One week before my finals, my doctors readjusted my meds. I learned from a former tweaker that my love for speed was the reason my gums were receding horribly, my hair was falling off in clumps, I was skeletal and getting acne. Being vain and wanting to look good for graduation, I quit cold turkey. The beginning week was uneventful. By the time graduation and finals rolled around, the first wave of withdrawal symptom hit me. I was very paranoid and anxious, and completely unable to function. For some inexplicable reason, I was able to finish my degree with honors, but I was barely able to finish my graduation walk. I slept though most of my rehearsals and needed help walking up to the stage to get my diploma because I kept falling down. It was a proud moment, but very sad at the same time.
I was more or less stable after that, because I actually found a competent and caring psychiatrist. He cut out all drugs and gave me
clonidine, a wonderful heart medication that was often used off-label to help
severely autistic people like me function . (How severe? He told me that without medications, my brain functions as if I we're using 500 micrograms of LSD, all the time.) I later learned that it is also a great medication in helping ease
drug withdrawal symptoms, which only serves to reinforce my notion that the Doctor knew what he was doing. I was addicted very addicted to clonidine and I was overly docile, but it really was better than the alternative of quitting cold turkey or losing my physical health again. My husband and I were working together to rebuild our marriage.
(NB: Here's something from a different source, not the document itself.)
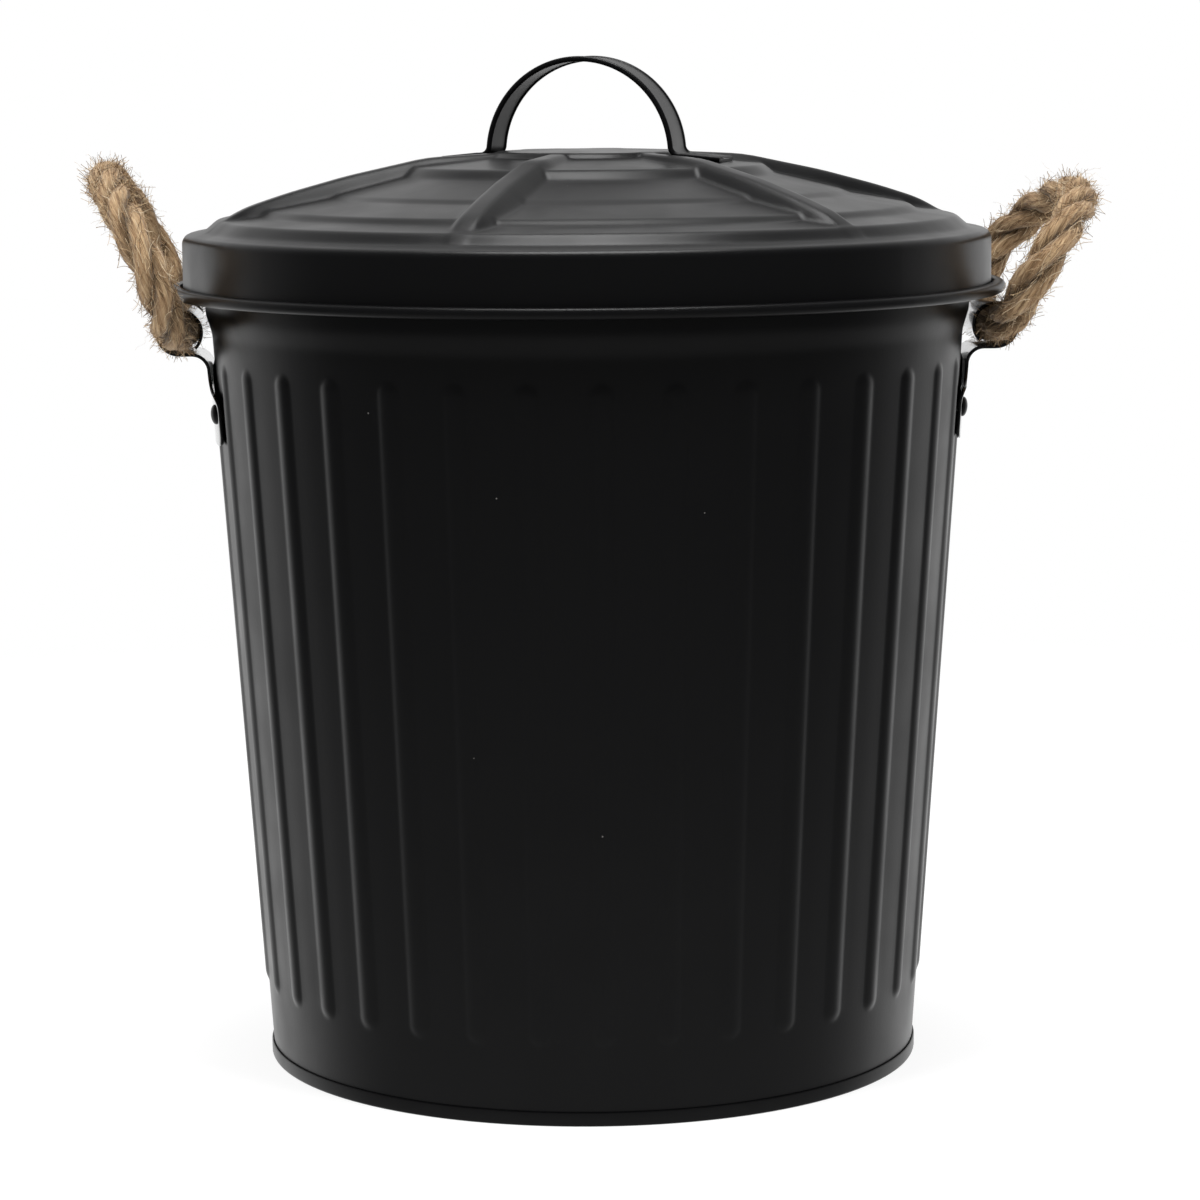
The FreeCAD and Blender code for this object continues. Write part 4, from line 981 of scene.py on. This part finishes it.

Unfortunately, my friendship with Loki (one of the few people who remained my friend after the ordeal) reignited his jealousy. Also, watching Iva, my "substitute grandma" die, while I witnessed her kids fighting over the inheritance before giving up the ghost, devastated me. The Fargo flood didn't help matters any. Our apartment fell apart. There was quiet infidelity on both our ends (not with Loki who I did not like very much, someone else. When I got caught, it earned me a huge public beating that involved two long walks back and forth from Moorhead to the Dilworth Walmart.) By the time our apartment went underwater during the Fargo-Moorhead flood of 1997, my then-husband told me that I was not to move to his new apartment (which I was paying for.) Instead I "needed" to stay at my mom's place so I could get a better paying job to support us while he continued school (with a low-credit load and no job.) I was too tired to fight about the fact that he would keep most of the possessions I bought, and that I would pay for an apartment that I wasn't live in, nice clothes I would not wear, a credit card I was not allowed to use, and a car I could not drive, (as well as unintentionally helping him save up for a trip with his girlfriend to Spain, that he thankfully did not take after she embezzled him out of our life savings.) I was just happy to be out of there and to find work in the Cities right away.